スガノミクスの鉄則#4Photo:REUTERS/AFLO

2030年インバウンド6000万人――。コロナ前に掲げられたこの数字を、政府はコロナ禍でも据え置いた。ただ、数値先行の大号令だけで、具体的なアプローチに欠け、旅行業界からは怨嗟の声が上がっている。特集『スガノミクスの鉄則』の#4では、インバウンド6000万人の幻想について迫る。(ダイヤモンド編集部 山本興陽)

「インバウンド6000万人」を据え置き
菅政権は強気の姿勢を崩さない

「2030年にインバウンド6000万人の目標は達成できるはずがない。絵に描いた餅になるだろう」――。旅行業界関係者はこう本音を打ち明ける。

 新型コロナウイルスの感染拡大により、大打撃を被っている観光業界。足元では、Go Toトラベルキャンペーンの東京発着分が解禁となり期待の声が上がるが、先行きは依然として不透明なままだ。

 20年8月のインバウンド(訪日外国人観光客)は前年同月比99.7%減となり、11カ月連続で前年同月の数字を下回る壊滅的な状況が続いている。10月1日からは入国制限が緩和されているものの、その対象はビジネス客などに限定され、観光客が戻る気配はない。

 この状況下で、政府がインバウンドに関する数値目標を崩していないことに、一部業界関係者の間では、驚きとともに怨嗟の声が上がっている。
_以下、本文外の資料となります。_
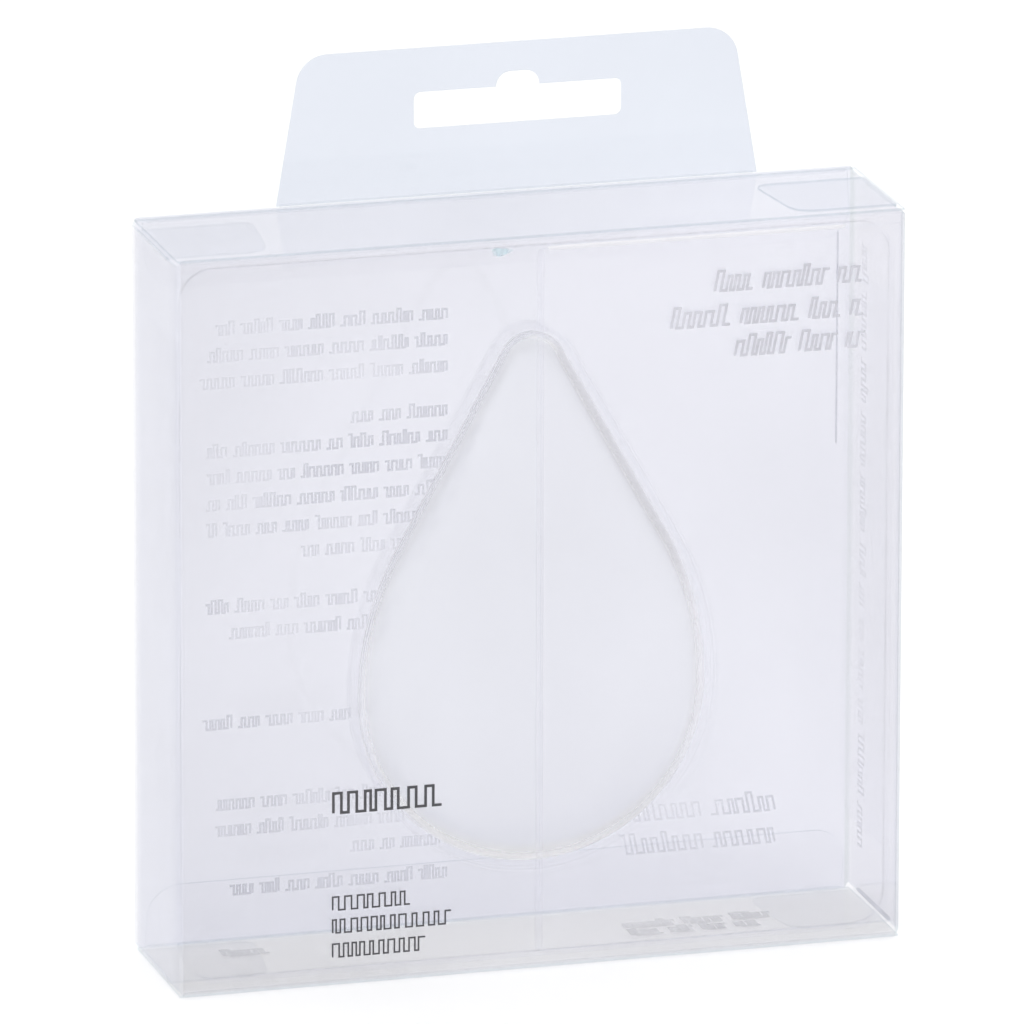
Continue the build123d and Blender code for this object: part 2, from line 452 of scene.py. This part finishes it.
def tube(name, start, end, across, up, material):
    """A thin bead from start to end, half-axes across and up, tapered to round ends."""
    start, end = Vector(start), Vector(end)
    along = (end - start).normalized()
    side = along.cross(Vector((0, 0, 1)) if abs(along.z) < 0.9 else Vector((0, 1, 0))).normalized()
    top = side.cross(along)
    length = (end - start).length
    taper = 2 * max(across, up)
    stations = [taper * (1 - math.cos(math.pi / 2 * i / 5)) for i in range(1, 5)]
    middle = [taper + (length - 2 * taper) * i / BEAD_STEPS for i in range(BEAD_STEPS + 1)]
    stations = stations + middle + [length - s for s in reversed(stations)]
    points = []
    for s in stations:
        reach = min(s, length - s, taper) / taper
        size = math.sqrt(max(1 - (1 - reach) ** 2, 0.0)) * (1 + 0.06 * math.sin(s / (4 * MM)))
        for i in range(BEAD_SIDES):
            angle = 2 * math.pi * i / BEAD_SIDES
            points.append(start + along * s + side * (math.cos(angle) * across * size)
                          + top * (math.sin(angle) * up * size))
    faces = ring_faces(len(stations), BEAD_SIDES)
    faces.append(tuple(reversed(range(BEAD_SIDES))))
    faces.append(tuple(range((len(stations) - 1) * BEAD_SIDES, len(stations) * BEAD_SIDES)))
    return mesh_object(name, points, faces, [material])


def make_creases(material, shaded_crease_material):
    """A rolled bead on each hinge line. It is round about the hinge, so it fits at every angle."""
    for name, joint in HINGES.items():
        centre = Vector(joint["pos_m"])
        low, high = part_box(joint["child"])
        radius = LID_BEAD if "lid" in name else FLAP_BEAD
        if "dust" in name:
            start, end = Vector((centre.x, low.y, centre.z)), Vector((centre.x, high.y, centre.z))
        else:
            inset = TAB_INSET if "tab" in name else CREASE_INSET
            start = Vector((low.x + inset, centre.y, centre.z))
            end = Vector((high.x - inset, centre.y, centre.z))
        # Painted shade: the bead on the bottom right dust crease is tinted much darker than the others.
        kind = shaded_crease_material if name == "bottom_right_dust_crease" else material
        piece = tube(f"{name}_bead", start, end, radius, radius, kind)
        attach(piece, joint["parent"])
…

 コロナ禍の7月に行われた政府主催の未来投資会議の資料には、「2030年に6000万人とする目標等の達成に向けて、観光先進国を実現するために官民一体となって取り組む」と記されていた。この未来投資会議は、菅義偉首相が官房長官時代に開催されたものではあるが、菅氏が進める経済政策の“たたき台”になっているとされる。

 同じく7月に行われた観光立国推進閣僚会議の資料でも、インバウンドについて「2030年6000万人の目標は十分達成可能である」と強気の姿勢を崩していない。

 こうした方針に対して「数値目標への具体的なアプローチがない」(旅行業界関係者)、「10年も先の数字だけを言い続けることにどんな意味があるのだろうか」(外資系証券)と疑問の声が噴出している。